Quale futuro? Basta solo innovazione e tecnologia?
"Ciò che ci inquieta, in fondo, è che non sappiamo più dove stiamo andando" (Marc Augè - Un altro mondo è possibile)
Ormai si parla solo urlando, l'uno contro l'altro, e un pò tutti difendiamo i nostri personalissimi interessi di nazione, di organizzazione, di partito, di impresa, di sindacato, di cittadinanza, di classe sociale ...e si potrebbe continuare all'infinito.
Sembra ci governi un forte senso di paura e una rabbia atavica contro chi detiene potere e finanza. Ma l'analisi personale di ognuno spesso rimane superficiale, si ragiona per slogan, si sono persi i luoghi e la capacità di ragionare insieme ad altri, difficilmente si crea massa critica costruttiva.
Manca una leadership coerente, una visione complessiva della società che possa essere condivisa nei suoi elementi essenziali, certo discutendo, ma che non siano solo delle cifre, dei freddi numeri della finanza e del PIL. Sono sparite le persone e la loro vita reale: diventata un fuoco di paglia come le emergenze a cui, da troppo tempo, siamo abituati a vivere.
Noi stiamo fallendo come Paese perchè non investiamo su cultura e conoscenza, perchè l'ignoranza complessiva della popolazione, basti pensare ai NEET, ci pone in coda in tante classifiche. E il nostro futuro, vista la fuga di tanti giovani all'estero per lavorare, si presenta con tonalità di grigio scuro assai preoccupanti.
Siamo, invece, ai primi posti per l'uso di social network che stanno plasmando i nuovi cittadini su parole d'ordine e comportamenti con un tono anche antisociale, di odio diffuso verso le istituzioni e le poltrone dei politici, conducendo campagne contro il capro espiatorio di turno. La nostra pancia profonda borbotta e non dà fiducia più a nessuno.
Certo, la grande maggioranza di popolazione che sta sui social non sono "haters" che insultano e urlano contro qualcuno, ma è gente, per lo più normale, che usa questi strumenti per stare in contatto rapidamente con amici, famigliari, colleghi, conoscenti e con nuove possibilità d'incontro. Ma il risultato di tutto questo è un appiattimento verso il basso, è una schematizzazione delle relazioni, un rincorrere continuo alla battuta; i contenuti si sfilacciano, il disimpegno è sempre dietro l'angolo in favore di qualche chat o chiacchera superficiale da aperitivo.
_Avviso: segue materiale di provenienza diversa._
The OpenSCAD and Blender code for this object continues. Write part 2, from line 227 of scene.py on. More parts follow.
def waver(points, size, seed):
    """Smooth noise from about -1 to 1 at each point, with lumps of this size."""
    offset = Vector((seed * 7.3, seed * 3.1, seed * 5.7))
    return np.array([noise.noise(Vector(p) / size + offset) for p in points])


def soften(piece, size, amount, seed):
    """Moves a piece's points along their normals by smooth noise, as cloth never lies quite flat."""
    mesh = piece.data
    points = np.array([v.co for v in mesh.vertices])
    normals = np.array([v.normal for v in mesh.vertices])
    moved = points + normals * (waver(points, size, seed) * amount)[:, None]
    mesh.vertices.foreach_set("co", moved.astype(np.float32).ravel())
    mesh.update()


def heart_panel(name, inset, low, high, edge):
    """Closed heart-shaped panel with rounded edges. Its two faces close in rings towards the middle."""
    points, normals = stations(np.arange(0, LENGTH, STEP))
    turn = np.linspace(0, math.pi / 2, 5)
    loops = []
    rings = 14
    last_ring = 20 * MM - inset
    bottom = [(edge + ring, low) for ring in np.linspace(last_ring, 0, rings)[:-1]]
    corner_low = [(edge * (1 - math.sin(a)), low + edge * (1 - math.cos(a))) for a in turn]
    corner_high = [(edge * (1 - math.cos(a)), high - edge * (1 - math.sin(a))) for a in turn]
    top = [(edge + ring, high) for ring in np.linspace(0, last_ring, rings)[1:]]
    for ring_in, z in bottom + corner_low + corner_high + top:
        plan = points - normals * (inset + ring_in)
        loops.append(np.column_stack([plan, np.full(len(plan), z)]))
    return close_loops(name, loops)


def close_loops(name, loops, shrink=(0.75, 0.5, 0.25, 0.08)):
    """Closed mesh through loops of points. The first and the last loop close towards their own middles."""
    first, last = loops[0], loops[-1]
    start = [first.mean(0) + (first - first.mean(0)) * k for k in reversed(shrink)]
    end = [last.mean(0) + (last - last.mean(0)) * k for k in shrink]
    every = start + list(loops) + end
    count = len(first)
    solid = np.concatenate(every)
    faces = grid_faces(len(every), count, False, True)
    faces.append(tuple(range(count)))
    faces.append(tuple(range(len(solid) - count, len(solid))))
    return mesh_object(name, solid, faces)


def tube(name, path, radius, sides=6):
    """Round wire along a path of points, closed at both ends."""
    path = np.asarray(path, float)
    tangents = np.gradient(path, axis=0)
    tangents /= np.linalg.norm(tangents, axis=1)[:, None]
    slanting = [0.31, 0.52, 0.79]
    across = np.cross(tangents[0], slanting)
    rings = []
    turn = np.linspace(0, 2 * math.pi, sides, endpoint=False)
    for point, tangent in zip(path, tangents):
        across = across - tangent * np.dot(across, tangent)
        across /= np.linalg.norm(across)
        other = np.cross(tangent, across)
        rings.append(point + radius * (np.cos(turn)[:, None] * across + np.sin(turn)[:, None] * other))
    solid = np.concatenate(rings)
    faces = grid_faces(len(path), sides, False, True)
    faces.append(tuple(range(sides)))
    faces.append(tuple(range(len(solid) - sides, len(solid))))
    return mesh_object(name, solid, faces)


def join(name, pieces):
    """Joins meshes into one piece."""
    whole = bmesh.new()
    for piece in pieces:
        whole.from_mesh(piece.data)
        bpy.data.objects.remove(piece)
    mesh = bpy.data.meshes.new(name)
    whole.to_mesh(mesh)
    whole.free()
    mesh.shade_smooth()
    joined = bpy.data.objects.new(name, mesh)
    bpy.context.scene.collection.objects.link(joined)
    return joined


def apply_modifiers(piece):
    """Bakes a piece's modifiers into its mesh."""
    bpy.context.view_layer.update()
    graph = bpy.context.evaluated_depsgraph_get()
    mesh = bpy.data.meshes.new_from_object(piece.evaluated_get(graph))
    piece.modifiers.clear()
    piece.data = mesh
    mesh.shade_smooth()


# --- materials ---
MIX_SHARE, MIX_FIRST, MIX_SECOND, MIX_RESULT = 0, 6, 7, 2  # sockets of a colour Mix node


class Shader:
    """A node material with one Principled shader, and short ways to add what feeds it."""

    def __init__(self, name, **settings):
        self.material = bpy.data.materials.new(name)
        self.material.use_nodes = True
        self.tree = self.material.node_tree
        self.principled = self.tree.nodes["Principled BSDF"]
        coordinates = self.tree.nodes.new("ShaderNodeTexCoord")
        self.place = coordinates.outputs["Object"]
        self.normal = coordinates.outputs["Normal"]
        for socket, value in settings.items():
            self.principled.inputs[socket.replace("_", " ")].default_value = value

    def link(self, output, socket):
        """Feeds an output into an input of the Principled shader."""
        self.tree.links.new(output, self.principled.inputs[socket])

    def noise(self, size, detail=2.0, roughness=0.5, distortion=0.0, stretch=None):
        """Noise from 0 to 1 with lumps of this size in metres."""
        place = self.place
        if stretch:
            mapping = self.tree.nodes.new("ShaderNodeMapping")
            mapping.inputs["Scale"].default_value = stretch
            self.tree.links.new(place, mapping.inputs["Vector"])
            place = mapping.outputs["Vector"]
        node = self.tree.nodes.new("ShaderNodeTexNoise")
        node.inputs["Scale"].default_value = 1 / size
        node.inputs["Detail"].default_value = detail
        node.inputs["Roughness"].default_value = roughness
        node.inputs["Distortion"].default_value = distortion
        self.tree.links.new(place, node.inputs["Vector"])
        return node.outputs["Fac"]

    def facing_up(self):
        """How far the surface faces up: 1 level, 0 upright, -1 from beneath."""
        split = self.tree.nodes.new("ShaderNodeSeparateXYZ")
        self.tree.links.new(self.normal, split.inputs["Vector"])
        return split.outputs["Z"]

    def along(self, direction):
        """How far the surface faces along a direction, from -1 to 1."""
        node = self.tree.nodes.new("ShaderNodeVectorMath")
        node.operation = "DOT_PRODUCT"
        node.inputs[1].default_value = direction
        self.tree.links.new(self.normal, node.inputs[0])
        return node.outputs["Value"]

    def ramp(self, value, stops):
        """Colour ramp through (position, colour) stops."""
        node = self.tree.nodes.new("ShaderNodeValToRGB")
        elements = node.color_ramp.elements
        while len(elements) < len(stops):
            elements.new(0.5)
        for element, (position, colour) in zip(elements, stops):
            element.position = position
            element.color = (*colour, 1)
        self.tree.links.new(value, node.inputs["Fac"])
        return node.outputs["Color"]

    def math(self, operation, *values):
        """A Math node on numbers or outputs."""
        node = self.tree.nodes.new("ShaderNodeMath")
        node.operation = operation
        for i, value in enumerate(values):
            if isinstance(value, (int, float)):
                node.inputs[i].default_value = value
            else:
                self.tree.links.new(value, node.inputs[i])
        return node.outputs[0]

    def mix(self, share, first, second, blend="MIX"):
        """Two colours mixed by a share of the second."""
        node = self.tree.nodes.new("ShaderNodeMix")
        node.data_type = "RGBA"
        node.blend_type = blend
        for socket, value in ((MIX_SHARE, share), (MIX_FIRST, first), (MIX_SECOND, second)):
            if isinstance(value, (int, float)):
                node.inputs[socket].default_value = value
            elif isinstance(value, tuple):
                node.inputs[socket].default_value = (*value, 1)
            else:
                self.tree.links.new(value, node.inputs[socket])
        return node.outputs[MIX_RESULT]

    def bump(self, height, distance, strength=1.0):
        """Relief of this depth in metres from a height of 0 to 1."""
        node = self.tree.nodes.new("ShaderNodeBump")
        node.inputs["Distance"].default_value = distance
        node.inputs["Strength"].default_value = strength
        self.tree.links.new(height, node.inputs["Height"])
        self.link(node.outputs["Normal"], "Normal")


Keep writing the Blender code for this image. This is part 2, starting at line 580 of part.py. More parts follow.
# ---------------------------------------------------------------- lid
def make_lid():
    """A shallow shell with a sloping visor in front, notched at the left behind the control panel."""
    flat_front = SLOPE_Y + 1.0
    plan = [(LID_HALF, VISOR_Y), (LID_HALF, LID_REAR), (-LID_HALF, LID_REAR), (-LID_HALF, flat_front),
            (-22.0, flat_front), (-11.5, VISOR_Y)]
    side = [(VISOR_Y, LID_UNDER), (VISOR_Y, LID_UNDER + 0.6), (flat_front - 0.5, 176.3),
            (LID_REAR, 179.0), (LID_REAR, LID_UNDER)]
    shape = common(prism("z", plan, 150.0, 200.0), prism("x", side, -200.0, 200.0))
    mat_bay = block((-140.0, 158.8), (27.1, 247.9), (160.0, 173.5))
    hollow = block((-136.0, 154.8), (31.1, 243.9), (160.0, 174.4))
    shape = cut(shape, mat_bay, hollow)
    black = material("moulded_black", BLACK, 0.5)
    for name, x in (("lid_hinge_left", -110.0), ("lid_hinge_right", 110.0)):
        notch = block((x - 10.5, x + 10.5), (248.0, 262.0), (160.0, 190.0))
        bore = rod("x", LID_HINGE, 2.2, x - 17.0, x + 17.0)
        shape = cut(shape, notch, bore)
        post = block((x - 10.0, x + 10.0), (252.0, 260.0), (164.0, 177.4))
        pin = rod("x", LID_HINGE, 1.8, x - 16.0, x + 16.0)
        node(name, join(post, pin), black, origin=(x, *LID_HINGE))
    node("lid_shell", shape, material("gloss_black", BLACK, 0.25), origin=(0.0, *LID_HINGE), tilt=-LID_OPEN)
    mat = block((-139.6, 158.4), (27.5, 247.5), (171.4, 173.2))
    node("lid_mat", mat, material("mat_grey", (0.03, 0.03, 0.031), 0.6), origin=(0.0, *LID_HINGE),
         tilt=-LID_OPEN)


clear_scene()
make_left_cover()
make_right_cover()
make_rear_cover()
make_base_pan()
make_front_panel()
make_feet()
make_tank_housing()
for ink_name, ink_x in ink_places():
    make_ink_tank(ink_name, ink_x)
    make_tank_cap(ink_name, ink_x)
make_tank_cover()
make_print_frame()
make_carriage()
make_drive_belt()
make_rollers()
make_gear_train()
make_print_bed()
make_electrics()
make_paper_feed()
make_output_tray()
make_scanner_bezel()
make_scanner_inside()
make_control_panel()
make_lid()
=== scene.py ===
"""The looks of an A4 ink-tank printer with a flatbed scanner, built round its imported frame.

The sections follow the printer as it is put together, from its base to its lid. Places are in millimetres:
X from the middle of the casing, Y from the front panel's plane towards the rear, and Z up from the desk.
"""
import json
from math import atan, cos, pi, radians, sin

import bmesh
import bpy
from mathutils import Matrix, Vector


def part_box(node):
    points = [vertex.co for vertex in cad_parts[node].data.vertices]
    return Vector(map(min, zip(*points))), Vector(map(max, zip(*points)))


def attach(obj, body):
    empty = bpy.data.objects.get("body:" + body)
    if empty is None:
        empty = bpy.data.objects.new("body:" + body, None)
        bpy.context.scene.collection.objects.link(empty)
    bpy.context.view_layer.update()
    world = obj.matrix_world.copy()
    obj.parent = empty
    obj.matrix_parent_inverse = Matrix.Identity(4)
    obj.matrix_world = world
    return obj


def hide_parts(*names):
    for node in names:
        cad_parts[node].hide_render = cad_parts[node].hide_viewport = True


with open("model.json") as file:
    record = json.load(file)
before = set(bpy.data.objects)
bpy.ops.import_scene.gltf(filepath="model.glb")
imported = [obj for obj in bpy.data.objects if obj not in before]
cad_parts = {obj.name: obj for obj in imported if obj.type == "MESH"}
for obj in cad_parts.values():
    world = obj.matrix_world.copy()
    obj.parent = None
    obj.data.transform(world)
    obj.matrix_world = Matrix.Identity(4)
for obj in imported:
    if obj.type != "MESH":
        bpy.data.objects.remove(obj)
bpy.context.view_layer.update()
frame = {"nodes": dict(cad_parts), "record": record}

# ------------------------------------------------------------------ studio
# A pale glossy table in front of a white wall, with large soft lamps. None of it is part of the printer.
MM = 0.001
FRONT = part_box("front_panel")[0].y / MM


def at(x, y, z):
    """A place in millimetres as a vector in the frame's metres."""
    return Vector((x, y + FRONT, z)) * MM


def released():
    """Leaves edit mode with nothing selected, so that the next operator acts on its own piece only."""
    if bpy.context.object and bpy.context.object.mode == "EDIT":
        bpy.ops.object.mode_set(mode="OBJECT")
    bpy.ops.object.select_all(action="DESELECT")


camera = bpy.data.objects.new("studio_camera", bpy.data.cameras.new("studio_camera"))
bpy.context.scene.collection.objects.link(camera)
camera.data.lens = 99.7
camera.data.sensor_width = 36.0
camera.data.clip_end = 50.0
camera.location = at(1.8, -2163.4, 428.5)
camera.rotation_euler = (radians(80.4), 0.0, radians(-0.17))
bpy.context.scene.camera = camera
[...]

O dando spazio all'emergenza sociale del momento, sempre mantenendo un fiato troppo corto. Le notizie, vere o false che siano, hanno bisogno di un continuo ricambio, se ci si ferma troppo ... non funziona!
L'essere al mondo, vivo e vegeto, lo si misura ogni volta dalla quantità di foto e selfie postate. Vogliamo dimostrare di esserci anche noi a bordo, sia pure con il fiatone, di questo stanco pianeta - che stiamo consumendo - perchè ormai tutto è merce da usare e consumare rapidamente, noi compresi.
Sono consapevole di non dire nulla di nuovo. Queste situazioni le conosciamo tutti, ci lavoriamo in queste realtà digitali, usiamo questi strumenti per fatturare consulenze a fine mese o per raccogliere fondi per la nostra causa sociale, o per raggiungere più rapidamente i clienti sull'on-line o sui social.
Ma sappiamo davvero dove stiamo andando imboccando la strada della continua innovazione tecnologica? Chi la sta guidando? Con quale visione del futuro per le nuove generazioni? Faremo in modo di mettere sempre le persone, senza alcuna discriminazione, al centro dell'innovazione e non solo le nostre finanze e il ritorno degli investimenti?
Si dice da tempo che l'Industria 4.0 genererà tanti posti di lavoro specializzati; quanta più gente nel mondo, al contrario, questo posto lo perderà a vantaggio di macchine e robot?
Quello che avremo sarà un mondo più libero, equo e inclusivo, sapremo sconfiggere la povertà estrema, le guerre e il commercio delle armi? O sarà un continuo e inarrestabile conflitto tra chi detiene le leve della ricerca e della tecnologia contro chi ne sarà, inevitabilmente, ai margini o succube?
Guardando i miei nipoti giocare qui davanti a me, mi rendo conto che a molte di queste domande, potranno rispondere solo loro. A me rimane la certezza di non aver fatto, con la giusta forza e coerenza, tutto il possibile.